有効な対策としては、食生活に気をつけて、運動習慣や質の良い睡眠で内側から改善がおすすめです。
・血管の老化(高血圧・動脈硬化)
エストロゲンには血管拡張作用があり、脂質代謝やインスリン分泌にも関わっており、脂質や血圧、血糖を適度にコントロールしています。閉経によるエストロゲン値の減少で、LDLコレステロールや中性脂肪が増えたり、血圧や血糖値の上昇を招きます。血管の自然な老化にこれらの負荷が加わると動脈硬化が加速します。動脈硬化により、血管が詰まりやすくなり、心臓の周りに起きると狭心症や心筋梗塞、脳の血管で起こると脳梗塞につながります。
「脂質異常症」「高血圧」「高血糖」の数値に注視し、食事、睡眠、運動の生活習慣の改善を図りましょう。
・骨粗しょう症
体の骨は、「破骨(はこつ)細胞」が骨を壊し、「骨芽(こつが)細胞」が骨を作るという過程を繰り返して、常に骨を作り変えています。女性ホルモンのエストロゲンが「破骨細胞」の働きを抑え、「骨芽細胞」を促進しています。更年期でエストロゲンの分泌が減ると「骨芽細胞」の働きが弱まり、「破骨細胞」が優位になるため、骨を作る作業が間に合わなくなります。そのため骨量が急速に減少し、骨がスカスカの状態になる骨粗しょう症になりやすくなります。
骨粗しょう症になると、骨折のリスクが大幅に増え、背骨が潰れる圧迫骨折を起こすこともあります。

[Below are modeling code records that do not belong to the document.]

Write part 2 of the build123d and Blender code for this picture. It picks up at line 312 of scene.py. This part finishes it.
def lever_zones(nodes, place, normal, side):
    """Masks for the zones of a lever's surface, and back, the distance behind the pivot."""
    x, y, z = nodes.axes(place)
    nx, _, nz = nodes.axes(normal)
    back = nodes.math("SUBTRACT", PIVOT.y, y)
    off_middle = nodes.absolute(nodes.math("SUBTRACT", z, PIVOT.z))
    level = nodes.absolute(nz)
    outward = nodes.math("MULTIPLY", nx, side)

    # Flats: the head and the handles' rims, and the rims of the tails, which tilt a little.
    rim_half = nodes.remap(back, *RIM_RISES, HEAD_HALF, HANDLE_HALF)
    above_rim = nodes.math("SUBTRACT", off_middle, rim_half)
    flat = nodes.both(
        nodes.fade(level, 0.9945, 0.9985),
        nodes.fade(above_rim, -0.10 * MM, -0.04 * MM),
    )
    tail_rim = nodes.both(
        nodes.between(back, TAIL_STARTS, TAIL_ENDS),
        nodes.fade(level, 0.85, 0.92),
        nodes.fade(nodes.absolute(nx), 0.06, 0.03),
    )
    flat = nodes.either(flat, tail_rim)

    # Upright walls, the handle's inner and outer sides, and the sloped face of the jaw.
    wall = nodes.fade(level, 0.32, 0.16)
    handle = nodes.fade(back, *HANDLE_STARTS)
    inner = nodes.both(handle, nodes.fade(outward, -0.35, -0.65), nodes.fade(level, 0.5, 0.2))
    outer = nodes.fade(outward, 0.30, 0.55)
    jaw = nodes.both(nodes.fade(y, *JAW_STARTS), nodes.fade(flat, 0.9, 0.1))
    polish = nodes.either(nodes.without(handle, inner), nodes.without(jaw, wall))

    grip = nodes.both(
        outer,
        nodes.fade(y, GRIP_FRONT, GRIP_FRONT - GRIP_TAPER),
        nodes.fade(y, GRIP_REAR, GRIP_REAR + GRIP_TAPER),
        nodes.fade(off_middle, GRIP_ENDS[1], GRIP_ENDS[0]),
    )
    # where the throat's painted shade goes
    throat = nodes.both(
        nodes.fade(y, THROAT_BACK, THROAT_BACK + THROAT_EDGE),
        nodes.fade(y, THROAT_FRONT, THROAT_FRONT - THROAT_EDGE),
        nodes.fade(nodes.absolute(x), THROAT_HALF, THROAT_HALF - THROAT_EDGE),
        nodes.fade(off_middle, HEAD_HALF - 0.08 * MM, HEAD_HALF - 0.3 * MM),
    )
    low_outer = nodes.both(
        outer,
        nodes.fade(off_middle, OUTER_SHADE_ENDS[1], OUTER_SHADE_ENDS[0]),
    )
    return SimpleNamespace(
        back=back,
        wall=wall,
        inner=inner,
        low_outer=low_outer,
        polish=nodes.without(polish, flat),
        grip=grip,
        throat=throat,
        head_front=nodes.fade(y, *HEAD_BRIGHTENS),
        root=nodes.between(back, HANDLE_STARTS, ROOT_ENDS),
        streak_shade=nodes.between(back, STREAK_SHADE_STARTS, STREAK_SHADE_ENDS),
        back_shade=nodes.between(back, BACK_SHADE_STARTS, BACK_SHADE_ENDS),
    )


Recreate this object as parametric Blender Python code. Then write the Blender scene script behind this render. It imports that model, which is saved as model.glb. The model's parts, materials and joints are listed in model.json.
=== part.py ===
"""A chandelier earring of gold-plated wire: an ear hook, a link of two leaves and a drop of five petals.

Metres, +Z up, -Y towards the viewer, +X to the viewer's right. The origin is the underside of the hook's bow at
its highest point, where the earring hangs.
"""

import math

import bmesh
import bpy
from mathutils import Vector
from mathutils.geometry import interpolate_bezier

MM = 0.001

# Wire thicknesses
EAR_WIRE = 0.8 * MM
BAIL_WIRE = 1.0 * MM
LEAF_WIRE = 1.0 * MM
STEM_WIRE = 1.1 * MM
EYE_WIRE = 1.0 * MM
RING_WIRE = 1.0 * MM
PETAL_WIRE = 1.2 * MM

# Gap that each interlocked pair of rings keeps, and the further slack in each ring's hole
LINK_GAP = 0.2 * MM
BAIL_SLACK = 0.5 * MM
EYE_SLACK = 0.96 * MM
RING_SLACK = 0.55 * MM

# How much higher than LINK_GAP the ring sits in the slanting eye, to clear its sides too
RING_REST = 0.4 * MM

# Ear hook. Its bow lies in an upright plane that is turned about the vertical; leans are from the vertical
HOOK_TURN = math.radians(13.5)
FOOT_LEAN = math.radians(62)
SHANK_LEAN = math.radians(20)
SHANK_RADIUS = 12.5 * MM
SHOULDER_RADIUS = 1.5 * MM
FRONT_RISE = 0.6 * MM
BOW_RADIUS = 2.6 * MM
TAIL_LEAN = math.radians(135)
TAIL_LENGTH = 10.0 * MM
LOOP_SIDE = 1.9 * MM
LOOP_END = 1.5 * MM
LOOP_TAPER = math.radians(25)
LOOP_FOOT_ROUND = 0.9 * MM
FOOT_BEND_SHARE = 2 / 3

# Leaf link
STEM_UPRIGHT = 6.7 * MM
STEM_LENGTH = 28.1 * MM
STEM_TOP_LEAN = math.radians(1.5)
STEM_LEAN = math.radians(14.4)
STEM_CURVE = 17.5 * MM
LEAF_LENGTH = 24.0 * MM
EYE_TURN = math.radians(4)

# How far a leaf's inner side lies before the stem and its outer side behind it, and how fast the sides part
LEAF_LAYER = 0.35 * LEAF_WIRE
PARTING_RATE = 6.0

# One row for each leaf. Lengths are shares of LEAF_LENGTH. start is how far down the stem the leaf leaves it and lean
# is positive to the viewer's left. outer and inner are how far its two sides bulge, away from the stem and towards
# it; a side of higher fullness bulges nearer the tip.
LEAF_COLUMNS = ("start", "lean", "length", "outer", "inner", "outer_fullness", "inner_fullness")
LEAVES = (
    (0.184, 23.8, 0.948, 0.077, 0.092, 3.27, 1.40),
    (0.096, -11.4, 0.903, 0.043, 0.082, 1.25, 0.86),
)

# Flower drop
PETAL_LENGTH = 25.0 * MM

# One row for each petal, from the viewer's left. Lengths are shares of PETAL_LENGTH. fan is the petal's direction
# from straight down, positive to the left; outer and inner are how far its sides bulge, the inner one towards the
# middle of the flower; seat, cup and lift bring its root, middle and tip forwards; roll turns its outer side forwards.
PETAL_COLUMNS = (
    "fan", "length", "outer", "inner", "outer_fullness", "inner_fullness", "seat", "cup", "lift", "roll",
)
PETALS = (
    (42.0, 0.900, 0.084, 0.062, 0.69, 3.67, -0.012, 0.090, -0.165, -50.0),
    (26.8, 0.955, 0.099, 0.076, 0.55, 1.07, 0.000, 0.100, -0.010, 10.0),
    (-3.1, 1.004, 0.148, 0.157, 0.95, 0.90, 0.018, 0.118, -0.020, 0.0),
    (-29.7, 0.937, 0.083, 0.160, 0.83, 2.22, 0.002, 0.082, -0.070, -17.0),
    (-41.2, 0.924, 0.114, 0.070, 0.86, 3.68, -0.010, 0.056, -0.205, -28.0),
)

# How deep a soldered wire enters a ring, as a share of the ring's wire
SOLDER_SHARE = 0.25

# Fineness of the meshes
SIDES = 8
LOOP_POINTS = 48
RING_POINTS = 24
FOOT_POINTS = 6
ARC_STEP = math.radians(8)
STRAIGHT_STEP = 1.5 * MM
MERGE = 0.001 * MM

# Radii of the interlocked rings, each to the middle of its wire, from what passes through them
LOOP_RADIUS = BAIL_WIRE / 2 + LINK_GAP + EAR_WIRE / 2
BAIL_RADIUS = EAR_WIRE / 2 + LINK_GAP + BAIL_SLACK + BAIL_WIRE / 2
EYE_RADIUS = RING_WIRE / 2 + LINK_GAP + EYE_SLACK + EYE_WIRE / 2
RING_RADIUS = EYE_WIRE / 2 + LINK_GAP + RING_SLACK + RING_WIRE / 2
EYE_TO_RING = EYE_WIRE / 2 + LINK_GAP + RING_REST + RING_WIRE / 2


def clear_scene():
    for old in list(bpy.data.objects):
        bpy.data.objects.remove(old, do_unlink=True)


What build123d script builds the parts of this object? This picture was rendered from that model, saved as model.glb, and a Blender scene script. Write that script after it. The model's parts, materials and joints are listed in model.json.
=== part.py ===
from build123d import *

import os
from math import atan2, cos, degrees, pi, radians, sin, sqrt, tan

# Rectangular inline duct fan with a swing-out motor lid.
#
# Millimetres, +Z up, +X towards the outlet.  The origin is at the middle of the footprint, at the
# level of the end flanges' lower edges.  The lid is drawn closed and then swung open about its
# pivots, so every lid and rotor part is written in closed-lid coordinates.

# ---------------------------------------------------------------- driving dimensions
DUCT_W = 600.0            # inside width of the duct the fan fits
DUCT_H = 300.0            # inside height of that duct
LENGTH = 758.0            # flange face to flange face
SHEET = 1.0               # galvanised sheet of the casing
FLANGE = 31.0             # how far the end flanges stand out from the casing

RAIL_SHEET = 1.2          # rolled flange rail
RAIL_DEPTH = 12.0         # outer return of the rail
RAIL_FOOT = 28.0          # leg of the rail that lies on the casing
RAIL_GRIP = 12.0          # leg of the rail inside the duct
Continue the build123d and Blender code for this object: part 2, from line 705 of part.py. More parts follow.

もっとも危険なのは大腿骨頸部(太ももの付け根)骨折です。
骨粗しょう症は自覚症状がありません。急激に骨量を上げることも難しく、骨密度の低下をできるだけ早期に食い止める事が大切です。定期的に骨密度の測定を行いましょう。(医療機関で測定可能。骨密度が成人平均値の80%以上なら正常、70~80%なら骨量減少、70%未満なら骨粗しょう症です)
日頃から骨の健康のため、1日15分ほど戸外で運動し、カルシウムやビタミンD,ビタミンKなどを補給しましょう。
・肥満傾向
年齢とともに基礎代謝量が下がり、今までと同じ食事量でも自然に体重は増えていきます。
さらに、エストロゲンをはじめとする各種ホルモン値の低下により、以前よりずっと脂肪がつきやすくなり、お尻や太ももには、プロゲステロン値の低下の影響でセルライト(脂肪と老廃物、水分等が混じり合ったもの。お尻皮膚の下のデコボコしている脂肪の塊)が溜まりやすくなります。
有酸素運動を心がけましょう。特に内臓脂肪の多いタイプの肥満の人は血中の中性脂肪や悪玉コレステロールを上昇させ、動脈硬化を進める原因となるので、注意が必要です。
・だるさ、倦怠感
「だるい」「疲れやすい」更年期が終わっても、倦怠感や疲労感に悩まされる場合があります。
このような不調にも、各種のホルモンが関係している場合があります。甲状腺ホルモンや女性ホルモン、成長ホルモンの分泌の低下に伴い、免疫力が落ちて疲れが取れなくなったり、風邪をひきやすくなったりする等、慢性的な不調が起こりやすくなります。免疫力の低下により、ウイルスに感染しやすくなったり、重大な病気の心配も増えてきます。生活を見直して、免疫力を高める生活をしましょう。